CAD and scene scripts

** START **

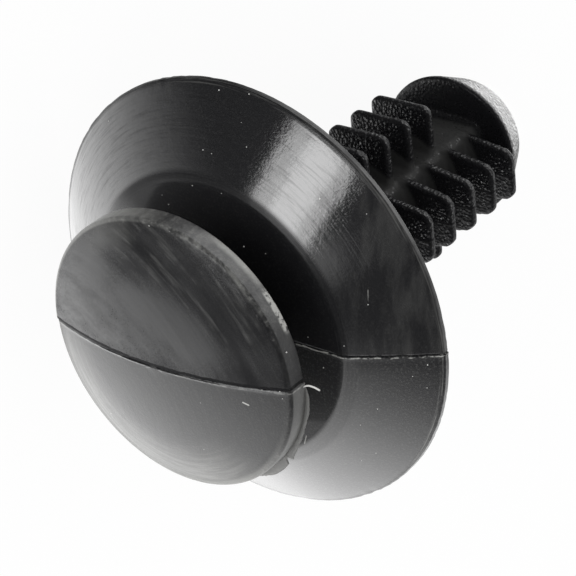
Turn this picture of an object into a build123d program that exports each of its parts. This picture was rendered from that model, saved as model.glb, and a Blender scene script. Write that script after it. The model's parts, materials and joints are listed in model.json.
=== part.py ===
"""Molding retainer clip: a domed head and neck, an umbrella flange and a fir-tree shank."""
from build123d import *
from math import atan2, degrees
import os

# What the clip fits (millimetres)
PANEL_HOLE_DIAMETER = 6.5
MOLDING_WEB = 1.8
WEB_CLEARANCE = 0.23
SIDE_FIN_GRIP = 0.6
TOP_FIN_GRIP = 0.25
TIP_CLEARANCE = 0.15
CORE_CLEARANCE = 1.6

# Flange, heights from the back of its rim
FLANGE_RADIUS = 9.0
RIM_BAND = 0.25
RIM_WIDTH = 0.55
SHOULDER_RADIUS = 5.75
SHOULDER_ROUND = 0.8
FLANGE_HEIGHT = 2.13
SKIRT_BULGE = 0.085
WALL = 0.75

# Head and neck
HEAD_RADIUS = 5.6
HEAD_SIDE = 0.84
DOME_RISE = 0.98
FRONT_EDGE_ROUND = 0.16
REAR_EDGE_CHAMFER = 0.06
NECK_RADIUS = 2.4
NECK_CHAMFER = 0.3

# Shank and fins, positions down from the back of the rim
CORE_DEPTH = 2.74
CORE_CORNER = 0.4
FIN_THICKNESS = 0.4
FIN_STEP = 1.467
SIDE_FIN_COUNT = 8
SIDE_FIN_LAST = 12.69
SIDE_FIN_END_WIDTH = 2.1
SIDE_FIN_ROOT_WIDTH = 2.82
SIDE_FIN_CORNER = 0.4
TOP_FIN_COUNT = 6
TOP_FIN_LAST = 10.617
TOP_FIN_WIDTH = 2.86
TOP_FIN_CORNER = 0.45

# Tip
TIP_FACE = 13.47
TIP_EDGE = 0.24
TIP_CHAMFER = 0.08
NOSE_LENGTH = 1.55
NOSE_RADIUS = 2.33
NOSE_END_LENGTH = 0.6
NOSE_END_RADIUS = 1.3

# Sizes that follow from the ones above
hole_radius = PANEL_HOLE_DIAMETER / 2
side_fin_reach = hole_radius + SIDE_FIN_GRIP
top_fin_reach = hole_radius + TOP_FIN_GRIP
tip_radius = hole_radius - TIP_CLEARANCE
core_half = hole_radius - CORE_CLEARANCE
spine_radius = CORE_DEPTH / 2
head_back = FLANGE_HEIGHT + MOLDING_WEB + WEB_CLEARANCE
head_front = head_back + HEAD_SIDE
ceiling = FLANGE_HEIGHT - WALL
tip_edge = -TIP_FACE - TIP_EDGE
nose_start_of_end = tip_edge - NOSE_LENGTH
nose_end = nose_start_of_end - NOSE_END_LENGTH

# The clip rests on the back of its rim and on the two end corners of the last side fin
rest_tilt = degrees(atan2(FLANGE_RADIUS - side_fin_reach, SIDE_FIN_LAST))


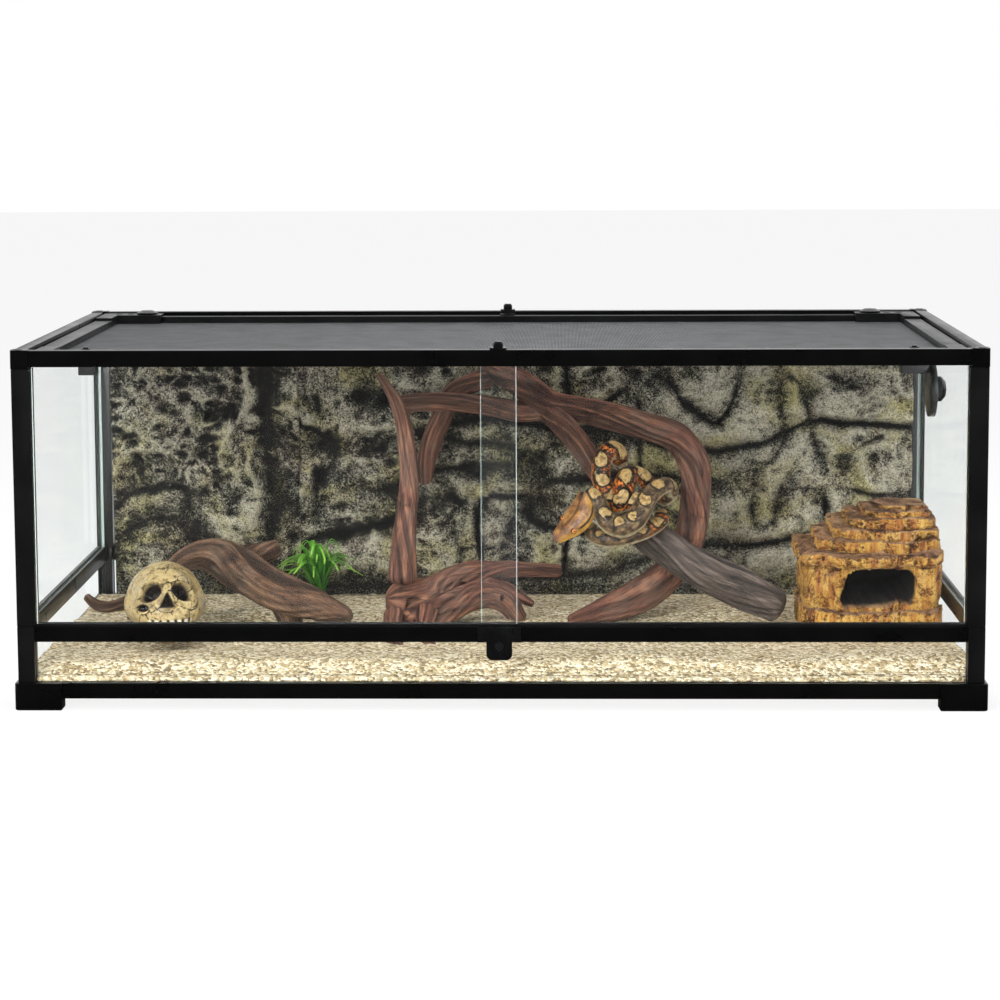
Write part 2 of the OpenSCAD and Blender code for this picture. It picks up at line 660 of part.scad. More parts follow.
// sand banked up against a piece of furnishing
module drift(x, y, r, h) translate([x, y, sand_z - 6]) hull() {
  cylinder(r = r, h = 1, $fn = 14);
  translate([0, 0, h + 5]) cylinder(r = r * 0.4, h = 1, $fn = 10);
}
module sand_bed() color([0.85, 0.78, 0.64]) difference() {
  union() {
    drift(-hx + skull_from_left, -130, 70, 5);
    drift(-hx + root_from_left + 160, -40, 60, 7);
    drift(-hx + root_from_left - 90, 10, 60, 6);
    drift(-hx + plant_from_left, 140, 50, 6);
    drift(-140, -90, 60, 6);
    drift(155, 30, 70, 8);
    drift(36, 0, 50, 4);
    drift(cave_x - 120, -30, 60, 6);
    translate([-low_x + 1, -low_y, floor_top + 0.1])
      cube([2 * low_x - 2, low_y + panel_face - 1, base_top + 1 - floor_top]);
    relief_block(-glass_x + 0.3, glass_x - 0.3, -glass_y + 0.3, panel_face - 1, 36, 15, base_top + 0.1,
      function(x, y) dune(x, y));
  }
  for (s = [-1, 1]) flip_x(s) translate([low_x - 0.3, -hy, 0]) cube([lower_post, lower_post + 0.3, sill_top]);
}

// ---- driftwood; heights are above the sand ----
module root_shape() {
  limb([[-157, -60, 55, 5], [-139, -50, 39, 8], [-111, -30, 38, 9], [-81, 20, 48, 11], [-37, 60, 83, 18],
    [3, 70, 87, 27], [41, 50, 71, 28], [101, 0, 49, 24], [160, -40, 35, 19], [203, -70, 27, 9]]);
  limb([[17, 75, 78, 19], [56, 95, 83, 16], [91, 105, 94, 10]]);
  limb([[-81, 20, 48, 10], [-100, 30, 18, 9], [-112, 34, -6, 8]]);
  limb([[101, 0, 49, 20], [110, 10, 18, 17], [116, 20, -6, 15]]);
}
module driftwood_root() color([0.45, 0.27, 0.2]) translate([-hx + root_from_left, 0, sand_z]) root_shape();
module driftwood_log() color(wood_brown) translate([0, 0, sand_z]) {
  limb([[-158, -60, 50, 25], [-131, -45, 48, 28], [-102, -20, 50, 25], [-67, 0, 65, 21], [-26, 15, 73, 17],
    [20, 30, 75, 12], [79, 42, 71, 10]]);
  limb([[-142, -54, 30, 25], [-100, -42, 32, 23], [-71, -30, 38, 19], [-31, -10, 48, 16], [0, 0, 38, 14],
    [23, 5, 6, 9]]);
  limb([[-31, -5, 61, 13], [5, 6, 48, 11], [40, 14, 28, 4]]);
  limb([[-146, -70, 35, 17], [-148, -110, 8, 10], [-129, -140, -6, 6]]);
  limb([[-106, -60, 35, 15], [-104, -110, 8, 9], [-85, -145, -6, 6]]);
  limb([[-170, -10, 351, 4], [-147, -15, 316, 9], [-134, -20, 276, 11], [-129, -30, 209, 13],
    [-135, -40, 128, 16], [-138, -45, 66, 19]]);
}
module driftwood_arch() color(wood_brown) translate([0, 0, sand_z]) {
  limb([[-38, 195, 349, 13], [18, 180, 318, 19], [61, 150, 291, 18], [103, 140, 284, 16], [151, 125, 276, 17],
    [197, 108, 264, 18], [239, 95, 249, 20], [262, 85, 218, 20], [265, 75, 178, 19], [261, 65, 137, 20],
    [248, 58, 96, 21], [222, 52, 61, 23], [185, 44, 35, 24], [133, 34, 14, 17], [87, 24, 2, 8]]);
  limb([[61, 150, 284, 16], [93, 110, 252, 16], [118, 75, 222, 15.5], [136, 45, 196, 14]]);
  limb([[-154, 160, 290, 11.5], [-93, 165, 292, 12.5], [-35, 172, 287, 13], [18, 168, 277, 15],
    [56, 158, 280, 14]]);
  limb([[-19, 192, 325, 14], [-73, 200, 303, 14], [-95, 205, 262, 15], [-112, 208, 218, 15],
    [-123, 212, 168, 13]]);
}
module driftwood_limb() color(wood_grey) translate([0, 0, sand_z])
  limb([[142, 26, 192, 20], [186, 10, 136, 24], [220, 0, 110, 26], [267, -10, 81, 27],
    [limb_foot_x - 48, -20, 53, 26], [limb_foot_x, -28, 29, 21]], 3);

// ---- snake, coiled where the grey limb leans on the arch ----
module snake() color([0.72, 0.55, 0.3]) translate([0, 0, sand_z]) {
  r = snake_r;
  // body from the neck, once round in front, then up over the limb
  limb([[110, -40, 189, r * 0.75], [121, -42, 189, r * 0.83], [129, -46, 179, r * 0.92],
    [134, -50, 165, r * 1.04], [144, -53, 152, r * 1.17], [161, -54, 148, r * 1.25],
    [177, -52, 157, r * 1.25], [187, -46, 171, r * 1.17],
    [196, -38, 186, r * 1.08], [209, -26, 196, r], [221, -12, 198, r * 0.92], [228, 2, 187, r * 0.88],
    [220, 12, 176, r * 0.83], [204, 14, 186, r * 0.92], [188, 8, 205, r * 1.08], [172, 0, 209, r * 1.21],
    [163, -12, 196, r * 1.25], [162, -20, 181, r * 1.21], [152, -16, 172, r * 1.12], [143, -8, 184, r * 1.08],
    [134, -4, 200, r * 1.08], [132, 0, 217, r * 1.08], [136, 4, 233, r * 1.04], [145, 10, 244, r * 1.04],
    [156, 18, 238, r], [160, 26, 221, r * 0.96]], 2);
  // coil lying underneath, and the one between it and the limb
  limb([[117, -14, 144, r * 0.75], [121, -32, 134, r * 0.83], [136, -42, 129, r * 0.92], [157, -44, 131, r],
    [179, -40, 136, r], [198, -30, 142, r * 0.96], [214, -16, 151, r * 0.83], [213, 0, 160, r * 0.75]], 2);
  limb([[125, -10, 181, r * 0.92], [145, -7, 176, r * 1.08], [166, -20, 175, r], [185, -22, 178, r * 0.95],
    [196, -20, 170, r * 0.83]], 2);
  // head, flat and pointing down to the left
  hull() {
    ball([104, -38, 184, 9], 12);
    ball([88, -38, 160, 10], 12);
    ball([110, -44, 154, 10], 12);
  }
  hull() {
    ball([88, -38, 160, 10], 12);
    ball([110, -44, 154, 10], 12);
    ball([71, -44, 133, 5.5], 12);
    ball([79, -50, 130, 5.5], 12);
  }
}

// ---- skull hide ----
module skull_hide() color([0.8, 0.7, 0.48])
  translate([-hx + skull_from_left, -135, sand_z]) rotate([0, 0, 12]) difference() {
  union() {
    hull() { ball([-4, 26, 66, 46], 16); ball([4, 34, 62, 44], 16); ball([0, 0, 80, 31], 14); }
    hull() {
      ball([0, -8, 80, 30], 12);
      ball([-30, -16, 58, 13], 10);
      ball([30, -16, 58, 13], 10);
      ball([0, -14, 40, 22], 10);
    }
    for (s = [-1, 1]) {
      hull() { ball([s * 37, -18, 60, 10], 8); ball([s * 43, 12, 56, 9], 8); }
      hull() { ball([s * 12, -28, 97, 7], 8); ball([s * 33, -17, 91, 9], 8); }
      hull() { ball([s * 20, -8, 34, 13], 8); ball([s * 17, -12, 10, 11], 8); ball([s * 24, 12, 2, 9], 8); }
    }
    hull() { ball([0, -36, 88, 5], 8); ball([0, -40, 78, 4], 8); }
    for (i = [-3:3]) hull() {
      ball([i * 7.5, -28 + abs(i) * 2, 40, 4], 8);
      ball([i * 7.5, -29 + abs(i) * 2, 28, 3.6], 8);
    }
  }
  for (s = [-1, 1]) translate([s * 20.5, -38, 83]) sphere(r = 15, $fn = 16);
  hull() { ball([0, -42, 74, 3], 8); ball([-5, -42, 60, 4.5], 8); ball([5, -42, 60, 4.5], 8); }
  translate([0, 26, 40]) sphere(r = 32, $fn = 14);
  translate([0, 20, 14]) sphere(r = 26, $fn = 14);
}

// ---- cave: ledges of rock on each other. Each is shares of half the width to its left,
// right, front and back, and the share of the height to its top ----
cave_ledges = [[1.03, 0.94, 1.12, 0.95, 0.235], [1, 0.94, 1, 0.95, 0.59], [1.08, 0.94, 1.1, 0.93, 0.68],
  [0.8, 0.94, 0.72, 0.9, 0.765], [0.58, 0.93, 0.6, 0.86, 0.84], [0.36, 0.89, 0.46, 0.8, 0.915],
  [0.12, 0.82, 0.32, 0.7, 0.965], [-0.14, 0.76, 0.18, 0.6, 1]];
cave_sides = 24;
mouth_shift = 4;
module cave_ledge(k) {
  e = cave_ledges[k] * cave_w / 2;
  bottom = k == 0 ? -2 : cave_ledges[k - 1][4] * cave_h - eps;
  half = [(e[0] + e[1]) / 2, (e[2] + e[3]) / 2];
  translate([(e[1] - e[0]) / 2, (e[3] - e[2]) / 2, bottom])
    linear_extrude(cave_ledges[k][4] * cave_h - bottom) polygon([for (i = [0:cave_sides - 1])
      let (a = i * 360 / cave_sides, c = cos(a), s = sin(a),
        r = pow(pow(abs(c) / half[0], 6) + pow(abs(s) / half[1], 6), -1 / 6) * (1 - 0.07 * hash(i, k)))
      [r * c, r * s]]);
}
module cave_hide() color([0.72, 0.55, 0.33]) translate([cave_x, 0, sand_z]) difference() {
  for (k = [0:len(cave_ledges) - 1]) cave_ledge(k);
  // hollow, open to the front
  hull() for (x = [-1, 1], z = [mouth_r, mouth_h - mouth_r])
    translate([mouth_shift + x * (mouth_w / 2 - mouth_r), -cave_w * 0.7, mouth_sill + z])
      rod_y(mouth_r, cave_w);
}

// ---- grass tuft ----
module blade(a, reach, h) rotate([0, 0, a]) for (k = [0:2]) hull() for (t = [k / 3, (k + 1) / 3])
  translate([reach * t, 0, h * sin(150 * t) / sin(105)]) rotate([0, 60 * t, 0])
    cube([1.2, 5.5 * (1.1 - t), 1.2], center = true);
module grass_tuft() color([0.2, 0.42, 0.15]) translate([-hx + plant_from_left, 140, sand_z]) {
  translate([0, 0, -4]) cylinder(r = 16, h = 12, $fn = 12);
  translate([0, 0, 6]) for (i = [0:21]) blade(i * 137.5, 38 + 30 * hash(i, 1), 52 + 36 * hash(i, 2));
}

foot(-1, -1);  // foot_front_left
foot(1, -1);  // foot_front_right
foot(-1, 1);  // foot_rear_left
foot(1, 1);  // foot_rear_right
base_front(-1);  // base_rail_front
base_front(1);  // base_rail_rear
base_side(-1);  // base_rail_left
base_side(1);  // base_rail_right
floor_pane();
lower_corner_posts();
lower_front_pane();
lower_panes();
mid_rail_front();
mid_rail_rear();
mid_side(-1);  // mid_rail_left
mid_side(1);  // mid_rail_right
upper_post(-1, -1);  // upper_post_front_left
upper_post(1, -1);  // upper_post_front_right
upper_post(-1, 1);  // upper_post_rear_left
upper_post(1, 1);  // upper_post_rear_right
side_pane_left();
side_pane_right();
rear_pane();
top_front(-1);  // top_rail_front
top_front(1);  // top_rail_rear
top_side(-1);  // top_rail_left
top_side(1);  // top_rail_right
top_corner_caps();
lower_door_track();
upper_door_track();
door(-1);  // door_left
door(1);  // door_right
lock_bracket();
lock_barrel();
lid_long_bars();
lid_side_bars();
lid_corners();
lid_mesh();
lid_clip_plates();
latch_slider(-1);  // latch_slider_left
latch_slider(1);  // latch_slider_right
thumb_screw(-1);  // thumb_screw_front
thumb_screw(1);  // thumb_screw_rear
cable_shutter(-1);  // cable_shutter_left
cable_shutter(1);  // cable_shutter_right
side_port_flange();
side_port_cap();
side_top_brackets();
background_left();
background_right();
sand_bed();
driftwood_root();
driftwood_log();
driftwood_arch();
driftwood_limb();
skull_hide();
cave_hide();
grass_tuft();
snake();
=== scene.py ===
"""Reptile terrarium: a slotted glass tank with sliding doors, a screen lid and a furnished interior."""
from __future__ import annotations

import json
import logging
import math
from dataclasses import dataclass, field
from enum import Enum
from typing import Sequence

import bmesh
import bpy
import numpy as np
from mathutils import Matrix, Vector

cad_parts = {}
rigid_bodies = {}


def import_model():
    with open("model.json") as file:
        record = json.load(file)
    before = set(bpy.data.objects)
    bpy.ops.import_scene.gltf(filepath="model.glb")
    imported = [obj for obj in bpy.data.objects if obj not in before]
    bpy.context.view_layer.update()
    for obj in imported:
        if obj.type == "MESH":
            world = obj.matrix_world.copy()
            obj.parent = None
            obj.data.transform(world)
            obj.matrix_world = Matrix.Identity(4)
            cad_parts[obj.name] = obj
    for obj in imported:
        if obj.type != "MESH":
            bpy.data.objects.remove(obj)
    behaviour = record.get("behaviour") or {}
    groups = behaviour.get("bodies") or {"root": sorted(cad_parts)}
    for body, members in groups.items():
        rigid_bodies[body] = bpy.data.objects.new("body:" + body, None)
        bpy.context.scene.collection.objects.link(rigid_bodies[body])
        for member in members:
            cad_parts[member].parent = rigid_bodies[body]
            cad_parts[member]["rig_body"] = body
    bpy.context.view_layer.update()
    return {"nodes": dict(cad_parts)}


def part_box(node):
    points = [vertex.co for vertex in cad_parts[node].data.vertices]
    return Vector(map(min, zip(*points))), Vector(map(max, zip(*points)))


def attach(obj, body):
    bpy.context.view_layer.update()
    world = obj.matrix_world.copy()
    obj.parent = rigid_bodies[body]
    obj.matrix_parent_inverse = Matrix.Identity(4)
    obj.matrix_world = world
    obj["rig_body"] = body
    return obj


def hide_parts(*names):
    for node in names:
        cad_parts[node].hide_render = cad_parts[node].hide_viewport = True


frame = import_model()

log = logging.getLogger("terrarium")
MM = 0.001
Array = np.ndarray
Surface = tuple[Array, Array, Array, dict[str, Array]]      # points, quads, UV and named values
SAND_Z = 45.5 * MM


# ---------------------------------------------------------------- shared maths
def rgb(code: str) -> tuple[float, float, float, float]:
    """Linear colour of an sRGB hex value: c / 12.92 below 0.04045, else ((c + 0.055) / 1.055) ** 2.4."""
    parts = [int(code[i:i + 2], 16) / 255 for i in (1, 3, 5)]
    return (*[c / 12.92 if c <= 0.04045 else ((c + 0.055) / 1.055) ** 2.4 for c in parts], 1.0)


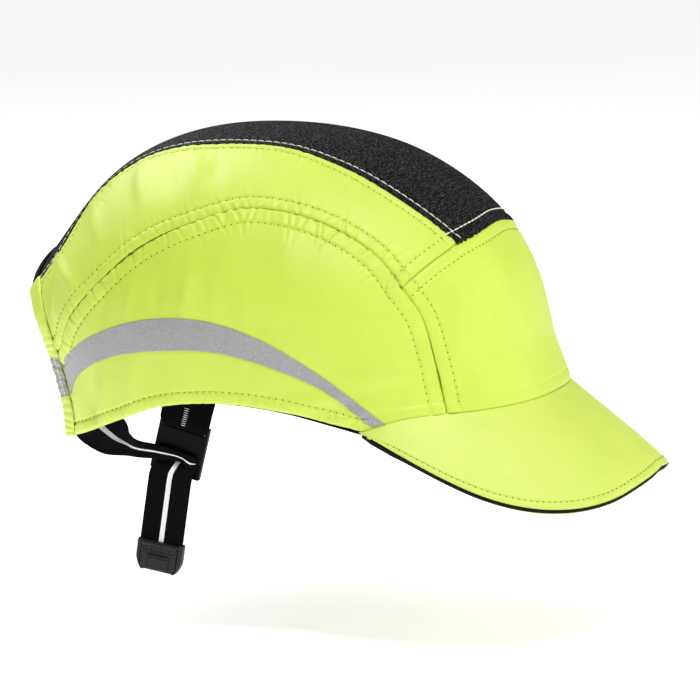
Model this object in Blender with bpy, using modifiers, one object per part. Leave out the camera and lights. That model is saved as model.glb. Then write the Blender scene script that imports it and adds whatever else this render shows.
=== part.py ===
"""Bump cap: a fabric-covered safety cap with a hard shell, a short peak and a nape strap.

Metres, +Z up, +X towards the peak, +Y towards the wearer's left.  The origin is the centre of the
head opening, at the level where the crown is widest.  The outer fabric lies on one smooth crown
surface; panels, shell, foam and trim are sheets at different depths under it or just above it.
Seams are lines of directions, given as azimuth and elevation in degrees seen from the origin,
for the wearer's right side; the left side is their mirror image.
"""

import bmesh
import bpy
import numpy as np

# Crown surface
CROWN_FRONT = 0.114
CROWN_BACK = 0.095
CROWN_SIDE = 0.093
CROWN_HEIGHT = 0.084
PLAN_POWER = 2.15
FRONT_POWER = 2.0
SIDE_POWER = 2.3
BACK_POWER = 2.4
TUCK_DEPTH = 0.050
FRONT_TUCK = -0.29
SIDE_TUCK = 0.06
BACK_TUCK = 0.03
FRONT_SWELL = (0.004, -0.015, 0.016)
BACK_SWELL = (0.013, 0.010, 0.024)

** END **

WHAT THE TASK ASKS
With the first line being the one containing "lid_mesh();" and the last line the one containing "imported = [obj", transcribe exactly the lines above that fall in that range.

SOLUTION
lid_mesh();
lid_clip_plates();
latch_slider(-1);  // latch_slider_left
latch_slider(1);  // latch_slider_right
thumb_screw(-1);  // thumb_screw_front
thumb_screw(1);  // thumb_screw_rear
cable_shutter(-1);  // cable_shutter_left
cable_shutter(1);  // cable_shutter_right
side_port_flange();
side_port_cap();
side_top_brackets();
background_left();
background_right();
sand_bed();
driftwood_root();
driftwood_log();
driftwood_arch();
driftwood_limb();
skull_hide();
cave_hide();
grass_tuft();
snake();
=== scene.py ===
"""Reptile terrarium: a slotted glass tank with sliding doors, a screen lid and a furnished interior."""
from __future__ import annotations

import json
import logging
import math
from dataclasses import dataclass, field
from enum import Enum
from typing import Sequence

import bmesh
import bpy
import numpy as np
from mathutils import Matrix, Vector

cad_parts = {}
rigid_bodies = {}


def import_model():
    with open("model.json") as file:
        record = json.load(file)
    before = set(bpy.data.objects)
    bpy.ops.import_scene.gltf(filepath="model.glb")
    imported = [obj for obj in bpy.data.objects if obj not in before]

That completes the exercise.